Data extract:
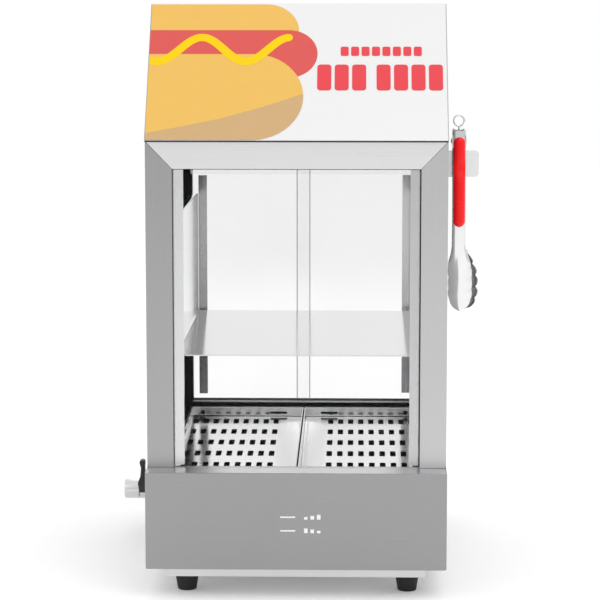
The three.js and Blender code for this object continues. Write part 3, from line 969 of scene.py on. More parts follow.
BASE_STEEL = BrushedSteel("base_steel", 0.33, Grain.ALONG_X)
SIDE_STEEL = BrushedSteel("side_steel", 0.40, Grain.ALONG_Z)
ROOF_STEEL = BrushedSteel("roof_steel", 0.45, Grain.ALONG_Y)
# The front frame is one steel in three tones that paint its light and shade: the left post is
# darker, and the right post and top rail are lighter, as if lit from the top right.
LEFT_POST_SHADED_STEEL = BrushedSteel("left_post_steel", 0.385, Grain.ALONG_Z)
RIGHT_POST_LIT_STEEL = BrushedSteel("right_post_steel", 0.53, Grain.ALONG_Z)
RAIL_LIT_STEEL = BrushedSteel("rail_steel", 0.78, Grain.ALONG_X)
# The glass channels' tones are raised to paint the light that they reflect, the left one more than
# the right one.
LEFT_CHANNEL_LIT_STEEL = BrushedSteel("left_channel_steel", 0.90, Grain.ALONG_Z, 0.25)
RIGHT_CHANNEL_LIT_STEEL = BrushedSteel("right_channel_steel", 0.70, Grain.ALONG_Z, 0.25)
LEFT_PULL_STEEL = BrushedSteel("left_pull_steel", 0.62, Grain.ALONG_Z, 0.25)
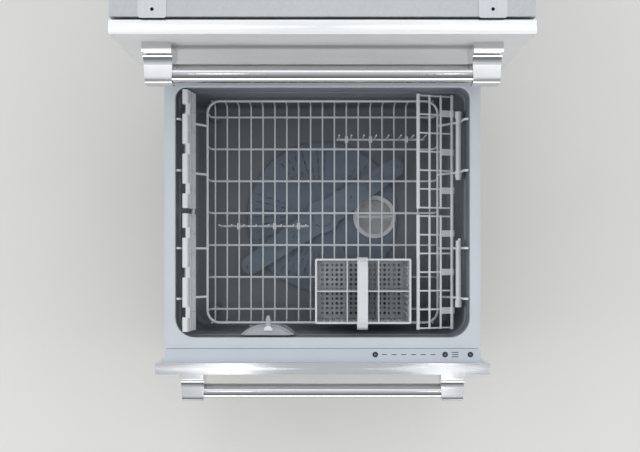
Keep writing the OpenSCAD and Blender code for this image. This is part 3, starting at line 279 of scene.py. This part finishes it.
def moulded(name, tone, gloss, pebble=FINE_PEBBLE):
    """Plastic of one screen colour. Gloss is its middle roughness and pebble the fineness of its grain."""
    finish = Finish(name, IOR=PLASTIC_IOR)
    cloud = finish.grain(14.0)
    skin = finish.grain(pebble, detail=1.0)
    finish.tint(cloud, [value - 7 for value in tone], [value + 4 for value in tone])
    finish.feed("Roughness", skin * 0.12 + cloud * 0.08 + (gloss - 0.1))
    finish.rough(skin, 30 * MICRON)
    return finish.material


strip_plastic = moulded("control_strip_plastic", (194, 201, 208), 0.42)
grey_plastic = moulded("grey_housing_plastic", (140, 146, 152), 0.5)
dispenser_plastic = moulded("dispenser_plastic", (166, 171, 176), 0.45)
filter_plastic = moulded("filter_plastic", (118, 130, 144), 0.4, COARSE_PEBBLE)
white_plastic = moulded("white_rack_plastic", (222, 225, 227), 0.4)
black_plastic = moulded("black_housing_plastic", (34, 34, 36), 0.4)
print("plastics ready")

# %% [markdown]
# The tub is one deep moulding. Its rim, where the lid seals, has the pale grey of the plastic, and below the
# rim the inside is painted a darker grey, which is painted shade for the deep tub. Height on the piece tells
# the two apart.

# %% Tub plastic
RIM_ENDS, BOWL_STARTS = 0.002, 0.012


def tub_plastic(name, rim_height):
    """Rim and inside of the tub in one finish. The colour darkens between two depths under the rim, which is
    painted shade.
    """
    finish = Finish(name, IOR=PLASTIC_IOR)
    spot = finish.node("TexCoord", result="Object")
    height = finish.node("SeparateXYZ", None, {0: spot}, result="Z")
    # deep is 0 on the rim and 1 below it. The darker grey that it brings in is painted shade for the inside
    # of the tub.
    deep = finish.ramp(rim_height - height, RIM_ENDS, BOWL_STARTS)
    cloud = finish.grain(11.0)
    skin = finish.grain(1700.0, detail=1.0)
    rim = finish.between(cloud, colour(196, 203, 208), colour(206, 212, 217))
    shaded_bowl = finish.between(cloud, colour(112, 119, 126), colour(130, 137, 143))
    finish.feed("Base Color", finish.between(deep, rim, shaded_bowl))
    finish.feed("Roughness", skin * 0.14 + deep * -0.08 + 0.4)
    finish.rough(skin, 30 * MICRON)
    return finish.material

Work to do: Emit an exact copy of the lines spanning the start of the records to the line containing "0.62, Grain.ALONG_Z, 0.25)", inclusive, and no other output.

Solution to this exercise:
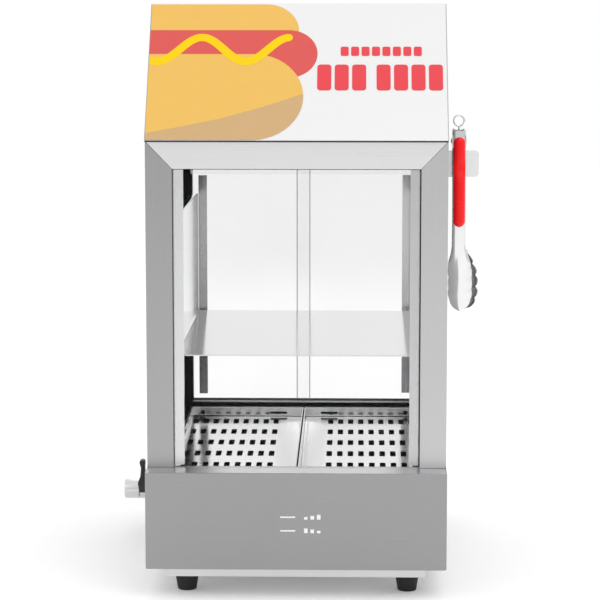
The three.js and Blender code for this object continues. Write part 3, from line 969 of scene.py on. More parts follow.
BASE_STEEL = BrushedSteel("base_steel", 0.33, Grain.ALONG_X)
SIDE_STEEL = BrushedSteel("side_steel", 0.40, Grain.ALONG_Z)
ROOF_STEEL = BrushedSteel("roof_steel", 0.45, Grain.ALONG_Y)
# The front frame is one steel in three tones that paint its light and shade: the left post is
# darker, and the right post and top rail are lighter, as if lit from the top right.
LEFT_POST_SHADED_STEEL = BrushedSteel("left_post_steel", 0.385, Grain.ALONG_Z)
RIGHT_POST_LIT_STEEL = BrushedSteel("right_post_steel", 0.53, Grain.ALONG_Z)
RAIL_LIT_STEEL = BrushedSteel("rail_steel", 0.78, Grain.ALONG_X)
# The glass channels' tones are raised to paint the light that they reflect, the left one more than
# the right one.
LEFT_CHANNEL_LIT_STEEL = BrushedSteel("left_channel_steel", 0.90, Grain.ALONG_Z, 0.25)
RIGHT_CHANNEL_LIT_STEEL = BrushedSteel("right_channel_steel", 0.70, Grain.ALONG_Z, 0.25)
LEFT_PULL_STEEL = BrushedSteel("left_pull_steel", 0.62, Grain.ALONG_Z, 0.25)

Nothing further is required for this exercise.